In its energy division, Tesla this year expects to deliver "at least three times" the energy storage capacity it deployed in 2017, executives said in their letter. By supplying 143 MWh in the fourth quarter of 2017, compared with 98 MWh in the prior year's quarter, Tesla delivered 410 MWh for the full year. That implies it plans to deliver at least 1,230 MWh in 2018. Tesla will account for a 100 MW/129 MWh system it installed in South Australia in the first quarter of 2018, the executives added.
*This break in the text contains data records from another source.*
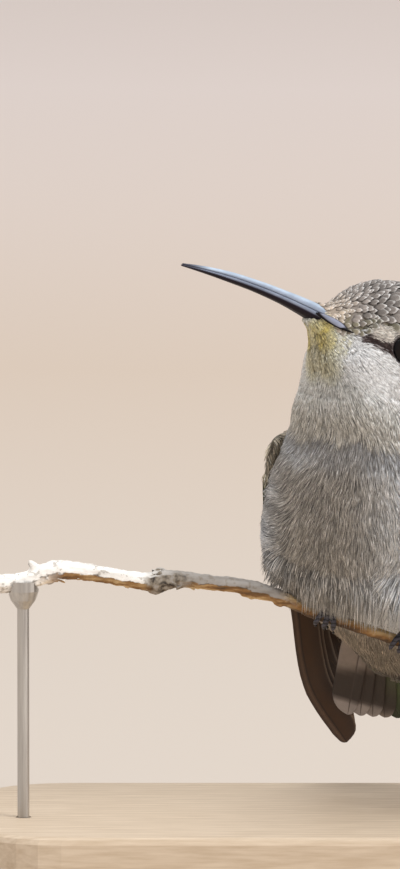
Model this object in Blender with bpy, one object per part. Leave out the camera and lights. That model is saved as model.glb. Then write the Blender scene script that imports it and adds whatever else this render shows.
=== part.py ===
"""A perched hummingbird, life size, as a still museum model: a female of the Costa's type on a short
cut twig, which two thin rods hold above a flat base. Shapes are worked out in millimetres and scaled to
metres as they are delivered. The frame is +Z up, with its origin under the middle of the base."""

import math

import bmesh
import bpy
from mathutils import Matrix, Vector

MM = 0.001
GAP = 0.2  # clearance between neighbouring solids

# Stand
BASE_LENGTH, BASE_DEPTH, BASE_HEIGHT = 62.0, 42.0, 4.5
BASE_CORNER, BASE_CORNER_FACETS, BASE_ROUND, BASE_ROUND_FACETS = 9.0, 6, 0.7, 2
ROD_RADIUS, ROD_FACETS, ROD_HOLE_DEPTH = 0.6, 16, 2.5
CRADLE_HEIGHT, CRADLE_WALL, CRADLE_WAIST = 1.8, 0.38, 0.8  # the waist is a share of the full radius
ROD_PLACES = {"left": -34.0, "right": 16.5}  # along X, from the perch point

# Perch: a point of the twig midway between the feet, from which the bird is laid out
PERCH = Vector((8.0, -4.0, 24.0))

# Posture. Yaw turns the facing direction from -Y towards -X; roll leans the body to its own left.
BODY_YAW, BODY_ROLL = 16.0, 9.0
HEAD_YAW, HEAD_PITCH = 58.0, 28.0
HEAD_CENTRE = Vector((1.1, -8.1, 28.9))  # between the eyes, from the perch point

# Flesh with its coat, as stations from the tail coverts over the neck to the crown, from the perch point.
# Each row: centre, yaw, pitch and roll of the axis, half width, and reach to the back and to the belly.
BODY_STATIONS = (
    ((3.75, 17.0, -6.9), 16.0, 42.0, 9.0, 2.6, 1.3, 1.5),
    ((3.3, 13.6, -3.5), 16.0, 42.0, 9.0, 5.2, 2.3, 2.8),
    ((2.95, 10.0, 0.4), 16.0, 42.0, 9.0, 9.0, 3.8, 4.8),
    ((2.2, 6.1, 4.8), 16.0, 45.0, 9.0, 11.5, 5.6, 6.9),
    ((1.4, 2.3, 9.0), 16.0, 50.0, 9.0, 11.6, 6.8, 8.6),
    ((1.1, -0.5, 12.8), 16.0, 57.0, 9.0, 11.0, 7.3, 9.1),
    ((1.1, -2.4, 16.1), 18.0, 64.0, 8.0, 10.1, 7.1, 9.0),
    ((1.3, -3.9, 19.2), 26.0, 70.0, 6.0, 9.2, 6.9, 8.7),
    ((1.2, -5.6, 22.2), 38.0, 78.0, 3.0, 8.0, 6.9, 7.7),
    ((1.0, -7.0, 25.1), 52.0, 82.0, 0.0, 7.0, 6.7, 6.7),
    ((1.0, -7.9, 28.0), 58.0, 86.0, 0.0, 6.4, 6.6, 6.3),
    ((1.2, -7.9, 30.8), 58.0, 90.0, 0.0, 5.9, 6.3, 5.9),
    ((1.7, -7.7, 33.0), 58.0, 90.0, 0.0, 4.9, 5.2, 4.6),
    ((2.0, -7.6, 34.3), 58.0, 90.0, 0.0, 3.4, 3.7, 3.1),
    ((2.2, -7.5, 34.9), 58.0, 90.0, 0.0, 1.5, 1.7, 1.3),
)
# Face, as stations along the head's own axis: forward, up, half width, and reach upwards and downwards
FACE_STATIONS = (
    (-3.4, -0.2, 4.6, 4.8, 4.6),
    (-1.6, -0.2, 6.0, 6.3, 6.0),
    (1.2, -0.3, 5.8, 6.6, 5.9),
    (3.0, -0.5, 5.0, 6.1, 5.4),
    (4.6, -0.7, 3.9, 5.0, 4.3),
    (6.0, -0.8, 2.75, 3.4, 3.1),
    (7.1, -0.7, 1.9, 1.9, 2.1),
    (8.1, -0.6, 1.25, 1.1, 1.3),
)
STATION_FACETS, RINGS_PER_STATION = 36, 3
BELLY_SQUARENESS = 2.3  # exponent of the lower half of a ring; 2 is an ellipse
FUSE_VOXEL, FUSE_SMOOTHING = 0.5, 12
BODY_TRIANGLES = 2600
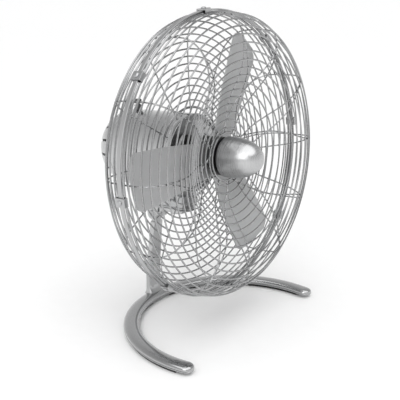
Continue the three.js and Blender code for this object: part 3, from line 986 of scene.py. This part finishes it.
piece("post_bar", post(), post_steel, "stand", ["post"], STAND)
for i, height in enumerate((15, 22)):
    seat = Matrix.Translation((7, BASE_CENTRE_Y + BASE_RADIUS + 3.2, height))
    plug = moved(screw_head(1.5, 0.9), seat @ Matrix.Rotation(math.pi, 4, "Z"))
    piece(f"post_plug_{i + 1}", plug, black_plastic, "stand", [], STAND)


def foot_pad(middle_angle, half_angle):
    """A curved rubber strip under the base."""
    section = eased([(-6.5, 0), (6.5, 0), (6.5, 2.6), (-6.5, 2.6)], 0.7)
    steps = 24
    rings = []
    for k in range(steps + 1):
        a = math.radians(middle_angle - half_angle + 2 * half_angle * k / steps)
        outwards = Vector((math.sin(a), math.cos(a), 0))
        centre = outwards * BASE_RADIUS + Vector((0, BASE_CENTRE_Y, 0))
        rings.append([centre + outwards * across + Vector((0, 0, up)) for across, up in section])
    return loft(rings)


for name, middle_angle, half_angle in (
    ("left", -78, 18), ("right", 78, 18), ("rear_left", -18, 10), ("rear_right", 18, 10),
):
    piece(f"foot_pad_{name}_strip", foot_pad(middle_angle, half_angle), rubber, "stand",
          [f"foot_pad_{name}"], STAND, bevel=0.4)


# ------------------------------------------------------------------ carried-over CAD nodes
slots_of = {part["node"]: part["material_slot"] for part in frame["record"]["subparts"]}
for node, obj in frame["nodes"].items():
    look = SLOT_LOOKS[slots_of[node]]
    for material_slot in obj.material_slots:
        material_slot.material = look
    if not obj.material_slots:
        obj.data.materials.append(look)


# ------------------------------------------------------------------ floor, light and camera
FLOOR_HALF = 60.0            # metres


def floor():
    mesh = bpy.data.meshes.new("studio_floor")
    corners = [(x * FLOOR_HALF, y * FLOOR_HALF, 0) for x, y in ((-1, -1), (1, -1), (1, 1), (-1, 1))]
    mesh.from_pydata(corners, [], [(0, 1, 2, 3)])
    material, nodes, links = new_material("pale_floor")
    shader = nodes["Principled BSDF"]
    texture = noise(nodes, links, mapped(nodes, links, (1, 1, 1)), 60.0, 2.0)
    links.new(shaded(nodes, links, texture, (0.9, 0.9, 0.9), (0.91, 0.91, 0.91)), shader.inputs["Base Color"])
    shader.inputs["Roughness"].default_value = 0.6
    mesh.materials.append(material)
    obj = bpy.data.objects.new("studio_floor", mesh)
    bpy.context.scene.collection.objects.link(obj)


WORLD_AT_HORIZON = (1, 1, 1, 1)
WORLD_OVERHEAD = (0.3, 0.3, 0.3, 1)


def studio_world():
    """Pale light from all round that dims towards the ceiling, alike on every side and to every ray."""
    world = bpy.data.worlds.new("studio")
    bpy.context.scene.world = world
    world.use_nodes = True
    nodes, links = world.node_tree.nodes, world.node_tree.links
    direction = nodes.new("ShaderNodeTexCoord")
    height = nodes.new("ShaderNodeSeparateXYZ")
    fade = nodes.new("ShaderNodeValToRGB")
    links.new(direction.outputs["Generated"], height.inputs["Vector"])
    links.new(height.outputs["Z"], fade.inputs["Fac"])
    fade.color_ramp.elements[0].color = WORLD_AT_HORIZON
    fade.color_ramp.elements[1].color = WORLD_OVERHEAD
    links.new(fade.outputs["Color"], nodes["Background"].inputs["Color"])


def soft_sun(name, place, strength, spread_degrees):
    """A broad lamp that shines from a place towards the middle of the floor, equally bright everywhere."""
    data = bpy.data.lights.new(name, "SUN")
    data.energy = strength
    data.angle = math.radians(spread_degrees)
    obj = bpy.data.objects.new(name, data)
    obj.location = place
    obj.rotation_euler = (-Vector(place)).to_track_quat("-Z", "Y").to_euler()
    bpy.context.scene.collection.objects.link(obj)


def softbox(name, place, target, size, power):
    data = bpy.data.lights.new(name, "AREA")
    data.shape = "RECTANGLE"
    data.size, data.size_y = size
    data.energy = power
    obj = bpy.data.objects.new(name, data)
    obj.location = place
    obj.rotation_euler = (Vector(target) - Vector(place)).to_track_quat("-Z", "Y").to_euler()
    bpy.context.scene.collection.objects.link(obj)


CAMERA_AIM_HEIGHT = 0.19     # metres
CAMERA_DISTANCE = 0.856      # metres
CAMERA_AZIMUTH = -55.33      # degrees, as are the next three
CAMERA_ELEVATION = 15.21
CAMERA_PAN = 3.18
CAMERA_LIFT = 1.61
CAMERA_LENS = 64.58          # millimetres, on a sensor 36 mm wide


def bearing(azimuth_degrees, elevation_degrees):
    """A unit direction; azimuth 0 points at the fan's front."""
    azimuth, elevation = math.radians(azimuth_degrees), math.radians(elevation_degrees)
    level = math.cos(elevation)
    return Vector((math.sin(azimuth) * level, -math.cos(azimuth) * level, math.sin(elevation)))


def studio_camera():
    """Stands at the picture's place and looks a little past the base arc's centre."""
    towards = bearing(CAMERA_AZIMUTH, CAMERA_ELEVATION)
    facing = bearing(CAMERA_AZIMUTH + CAMERA_PAN, CAMERA_ELEVATION + CAMERA_LIFT)
    data = bpy.data.cameras.new("camera")
    data.sensor_width = 36
    data.lens = CAMERA_LENS
    obj = bpy.data.objects.new("camera", data)
    obj.location = Vector((0, BASE_CENTRE_Y * MM, CAMERA_AIM_HEIGHT)) + towards * CAMERA_DISTANCE
    obj.rotation_mode = "QUATERNION"
    obj.rotation_quaternion = (-facing).to_track_quat("-Z", "Y")
    bpy.context.scene.collection.objects.link(obj)
    bpy.context.scene.camera = obj


floor()
studio_world()
soft_sun("overhead", place=(-0.3, -0.3, 1.6), strength=2.0, spread_degrees=80)
softbox("side", place=(-1.4, -0.5, 0.9), target=(0, 0, 0.2), size=(0.9, 0.9), power=5)
studio_camera()
bpy.context.scene.view_settings.view_transform = "Standard"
Tesla delivered just 87 MW of solar in the fourth quarter of 2017, compared with 201 MW a year ago, and 20% less than in the third quarter of 2017. The falloff was in part related to the company's strategy "to focus on projects with better margins," executives said. In addition, an undisclosed volume of solar capacity was delayed because of a shortage of storage systems for residential customers who ordered battery-backed solar installations.

While solar volumes "may continue to be impacted by these factors over the near term," the company expects growth to resume "later this year," Musk and Ahuja wrote. Given the strategic shift and the "significant complexity" of a new roof-integrated solar tile being produced at Tesla's so-called "Gigafactory 2" in Buffalo, N.Y., Tesla is "deliberately ramping production at a gradual pace," they said.

To fuel its growth in 2018, the company expects to spend "slightly more" than its $3.4 billion in capital expenditures in 2017, executives said, mainly to increase production at Tesla's Gigafactory 1 battery facility near Reno, Nev., and its car factory in Fremont, Calif., as well as to expand its car charging infrastructure and service centers. Tesla entered 2018 with a cash balance of $3.4 billion.